Setiap sesap dan suap, saya nikmati pelan. Selain karena porsinya besar, laksa satu ini memang bikin ribut pikiran. Aroma gurih seafood bercampur gurih santan dan aroma kemangi. Saat otak kalang kabut mengolah informasi dari lidah dan hidung, saya merasa tepat memutuskan untuk makan sendirian. Perlu waktu dan ruang untuk mencern hidangan satu ini pertama kali. Sambil istirahat, sebelum suapan terakhir, saya lempar pandangan ke jendela besar di samping saya. Melamun. 

Melihat pria muda yang juga sedang menyantap laksanya. Sebelumnya, saya sempat melihat ia memesan laksa dengan yakin.

“Laksanya satu bang pake telor ya”, ucapnya mantap, terlihat ia pelanggan rutin.

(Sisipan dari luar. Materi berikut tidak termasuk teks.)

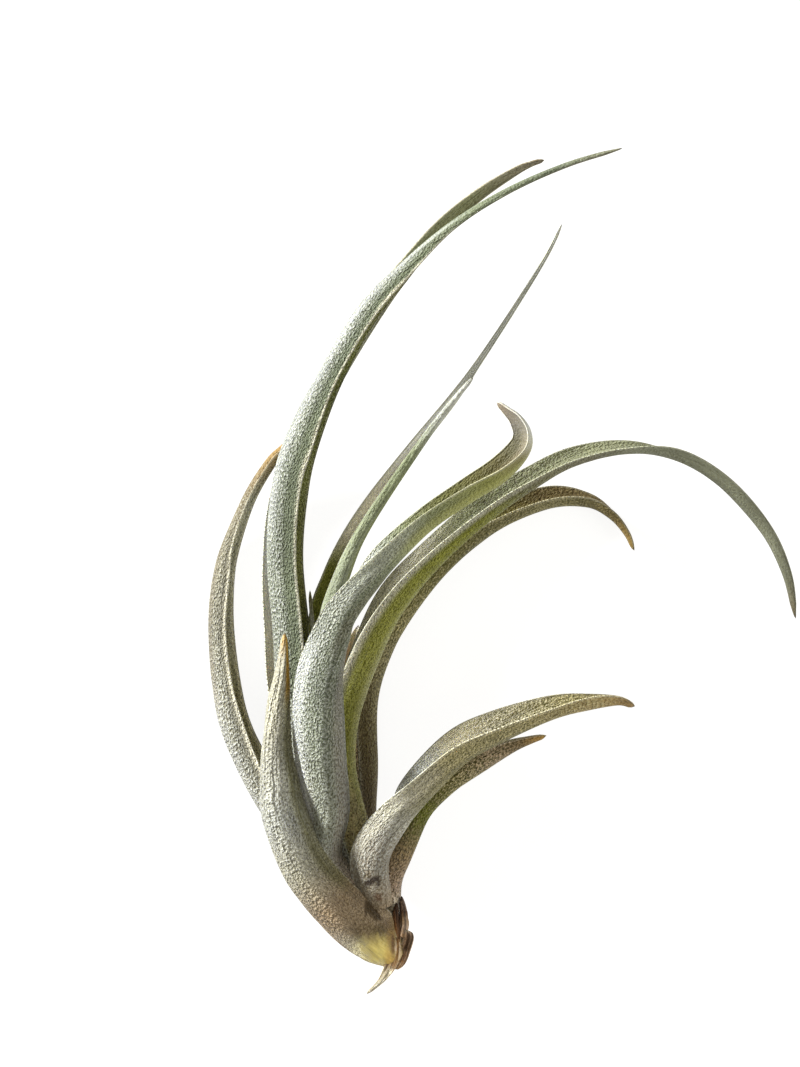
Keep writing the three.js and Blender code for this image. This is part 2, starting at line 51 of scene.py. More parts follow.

Pandangan saya pun kembali beralih ke potongan ketupat yang berbasuh kuah laksa dan bumbu kalio telur. Akhirnya, hidangan ini ludes juga. Laksa seperti ini jelas berbeda dengan laksa peranakan. Laksa peranakan punya perawakan mirip kari. Laksa ini berbeda, terlampau kontras. Sekontras suasana hati saya. Waswas saat datang, bahagia dan puas saat pergi dari warung ini.